Les mesures proposées sont le fruit de multiples travaux du Sénat, d’initiatives de parlementaires, et de l’écoute attentive des besoins urgents des filières agricoles. Elles entendent :
- S’attaquer de front à certains totems néfastes à l’économie agricole, à l’instar de la séparation des activités de vente et de conseil en matière de produits phytopharmaceutiques ;
- Revenir sur certains surtranspositions pesant lourdement sur notre compétitivité, et notamment l’interdiction de l’usage des produits phytopharmaceutiques à base de néonicotinoïdes, dans le respect du droit européen ;
- Œuvrer à faire de l’activité agricole une priorité nationale en tant qu’elle nourrit la nation.
Les travaux des sénateurs
Le choix de sécuriser juridiquement le texte sans en affecter l’ambition politique a guidé les travaux sénatoriaux. Ainsi, la commission des affaires économiques a souhaité :
- Dessiner les contours d’un conseil stratégique global facultatif au service des agriculteurs ;
- Permettre au ministre chargé de l’Agriculture de prendre des décisions relatives aux demandes d’autorisation de mise sur le marché de produits phytopharmaceutiques, dans le respect des règles européennes ;
- Inscrire dans le marbre de la loi le principe du contrôle administratif annuel unique des exploitations agricoles, mesure attendue par le monde agricole.
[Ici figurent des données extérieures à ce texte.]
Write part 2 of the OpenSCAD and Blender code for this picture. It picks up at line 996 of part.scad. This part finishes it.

Accédez au texte de la commission :
https://www.senat.fr/leg/ppl24-186.html
Préservation et de la reconquête de la haie
Dans un contexte où le nombre de haies diminue chaque année en France, le Gouvernement a décidé de se fixer un objectif : compter 800 000 kilomètres de haies en 2030, soit 50 000 de plus qu’aujourd’hui. Telle est l’ambition du « Pacte en faveur de la haie » présenté en octobre 2023 par le Gouvernement.
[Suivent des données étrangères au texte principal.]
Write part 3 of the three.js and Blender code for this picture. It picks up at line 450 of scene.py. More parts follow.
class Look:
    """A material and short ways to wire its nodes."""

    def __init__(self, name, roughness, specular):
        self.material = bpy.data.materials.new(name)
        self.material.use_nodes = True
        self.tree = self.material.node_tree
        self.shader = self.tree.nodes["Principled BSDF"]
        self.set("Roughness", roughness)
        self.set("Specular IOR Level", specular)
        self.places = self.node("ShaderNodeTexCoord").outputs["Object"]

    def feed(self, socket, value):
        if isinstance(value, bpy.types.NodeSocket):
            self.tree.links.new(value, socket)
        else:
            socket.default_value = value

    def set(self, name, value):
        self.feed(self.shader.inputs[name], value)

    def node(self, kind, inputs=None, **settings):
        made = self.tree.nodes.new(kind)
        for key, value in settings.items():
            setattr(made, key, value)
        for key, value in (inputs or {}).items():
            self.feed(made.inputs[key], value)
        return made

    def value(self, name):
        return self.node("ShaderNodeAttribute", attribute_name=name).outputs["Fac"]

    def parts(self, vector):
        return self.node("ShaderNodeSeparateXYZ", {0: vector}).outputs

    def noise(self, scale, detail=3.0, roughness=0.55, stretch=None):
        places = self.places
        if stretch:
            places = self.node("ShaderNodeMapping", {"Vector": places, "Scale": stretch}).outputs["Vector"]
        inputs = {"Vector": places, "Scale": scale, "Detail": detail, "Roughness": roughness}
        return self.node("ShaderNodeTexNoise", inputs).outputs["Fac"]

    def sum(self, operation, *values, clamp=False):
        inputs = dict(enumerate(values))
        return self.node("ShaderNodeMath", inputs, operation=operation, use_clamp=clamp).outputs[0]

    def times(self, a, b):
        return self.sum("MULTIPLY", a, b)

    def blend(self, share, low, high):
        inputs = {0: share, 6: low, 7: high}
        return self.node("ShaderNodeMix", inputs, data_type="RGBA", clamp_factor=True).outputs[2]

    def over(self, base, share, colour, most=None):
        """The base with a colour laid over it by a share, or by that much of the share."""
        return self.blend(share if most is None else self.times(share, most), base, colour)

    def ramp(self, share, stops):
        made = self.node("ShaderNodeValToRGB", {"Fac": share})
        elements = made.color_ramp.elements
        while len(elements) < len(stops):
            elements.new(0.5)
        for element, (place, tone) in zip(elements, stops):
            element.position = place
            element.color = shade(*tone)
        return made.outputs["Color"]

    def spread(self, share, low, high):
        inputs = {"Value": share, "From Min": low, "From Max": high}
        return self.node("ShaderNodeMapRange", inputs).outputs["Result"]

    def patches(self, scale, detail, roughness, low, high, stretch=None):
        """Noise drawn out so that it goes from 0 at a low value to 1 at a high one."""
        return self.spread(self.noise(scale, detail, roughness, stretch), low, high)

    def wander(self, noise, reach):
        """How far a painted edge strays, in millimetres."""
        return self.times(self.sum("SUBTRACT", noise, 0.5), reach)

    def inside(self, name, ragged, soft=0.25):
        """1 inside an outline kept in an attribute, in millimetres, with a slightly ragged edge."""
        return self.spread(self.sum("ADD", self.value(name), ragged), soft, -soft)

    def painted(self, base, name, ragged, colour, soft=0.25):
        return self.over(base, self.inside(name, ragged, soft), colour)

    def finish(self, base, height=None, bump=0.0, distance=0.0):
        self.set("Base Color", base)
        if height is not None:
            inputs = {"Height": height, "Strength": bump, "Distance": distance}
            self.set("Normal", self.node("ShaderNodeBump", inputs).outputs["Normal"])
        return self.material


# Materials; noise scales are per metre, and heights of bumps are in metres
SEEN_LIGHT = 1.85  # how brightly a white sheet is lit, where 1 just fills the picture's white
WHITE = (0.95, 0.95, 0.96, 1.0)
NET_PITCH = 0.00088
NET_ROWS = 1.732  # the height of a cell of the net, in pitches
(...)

Les haies, dont les alignements d’arbres et les trames bocagères, constituent un formidable levier de la transition écologique, et de lutte contre le réchauffement climatique. Elles brisent le vent, sont une ombre précieuse pour le bétail, permettent de lutter contre l’érosion et sont un réservoir à biodiversité. Elles retiennent aussi l’eau et stockent le carbone.
Enfin, dernier atout environnemental : leur valorisation. Les haies sont source de bois énergie et peuvent être transformées en bois de chauffage. Les haies présentent donc de multiples vertus en plus d’agrémenter nos paysages ruraux et d’être bénéfique pour l’économie locale.
Mais elles ont été fortement malmenées lors des remembrements fonciers des années 1970, puis par les mutations agricoles de ces cinquante dernières années.
Le rythme annuel de disparition des haies a plus que doublé en France entre 2017 et 2021. La France a ainsi perdu 23 500 kilomètres de linéaire tous les ans au cours de cette période, contre 11 500 kilomètres par an entre 2006 et 2014, comme le constate le rapport « La haie, levier de la planification écologique », publié par le Conseil général de l’alimentation, de l’agriculture et des espaces ruraux (CGAAER ) le 26 avril 2023.
Si différents dispositifs d’action publique et de mesures agroenvironnementales existent pour promouvoir la mise en place et l’entretien des haies bocagères, cela reste trop marginal face à l’ampleur du phénomène.
Les travaux de la commission des Lois
En commission des Affaires économiques, les sénateurs ont convergé sur le fait que l’on ne replanterait et maintiendrait des haies qu’avec et pour l’agriculture, et non pas contre elle. C’est par des incitations, non des sanctions, que les pouvoirs publics changeront le regard sur les haies, trop souvent perçues aujourd’hui comme des charges. La commission a ainsi :
– supprimé l’article 4, qui créait un crédit d’impôt forfaitaire de 3 500 € par an et par entreprise agricole certifiée pour la gestion durable des haies, au profit d’un amendement adopté au PLF vendredi 29 novembre, prévoyant que 60 % des dépenses engagées pour la gestion durable des haies soient éligibles au crédit d’impôt, sous un plafond de 4 500 €. Cosignée par 67 sénateurs de l’ensemble des groupes du Sénat, cette mesure donne tout son sens au reste du texte. Cela étant, cette disposition devra encore être revue suite à l’annulation de la loi de finances 2025 consécutive au vote à l’Assemblée nationale de la motion de censure.
– mieux articuler l’article 1er, qui date de juillet 2023, avec le « Pacte en faveur de la haie » publié en octobre 2023, afin de capitaliser sur les initiatives existantes : la stratégie pour la gestion durable et la reconquête de la haie ne serait plus opposable en droit mais définirait toujours des objectifs (en termes de haies gérées durablement et de matière sèche mobilisée en bois énergie), à l’ambition révisée pour plus de crédibilité ;
À noter dans cet article 1er, la définition d’une Stratégie nationale pour la gestion durable et la reconquête de la haie. Celle-ci devra aboutir à un plan national doté d’une instance de concertation et de suivi. Cette instance comprendra notamment des représentants des collectivités territoriales et de leurs groupements.
– fixé à l’article 2 des critères exigeants de gestion durable, le principe de leur adaptation au contexte climatique des territoires et prévu la reconnaissance, par arrêté ministériel, d’une ou plusieurs certifications satisfaisant ces principes (plutôt que de créer un label public unique ou au contraire de laisser faire le seul jeu de la concurrence), afin de concilier ambition et lisibilité de la démarche d’une part, et massification de l’autre.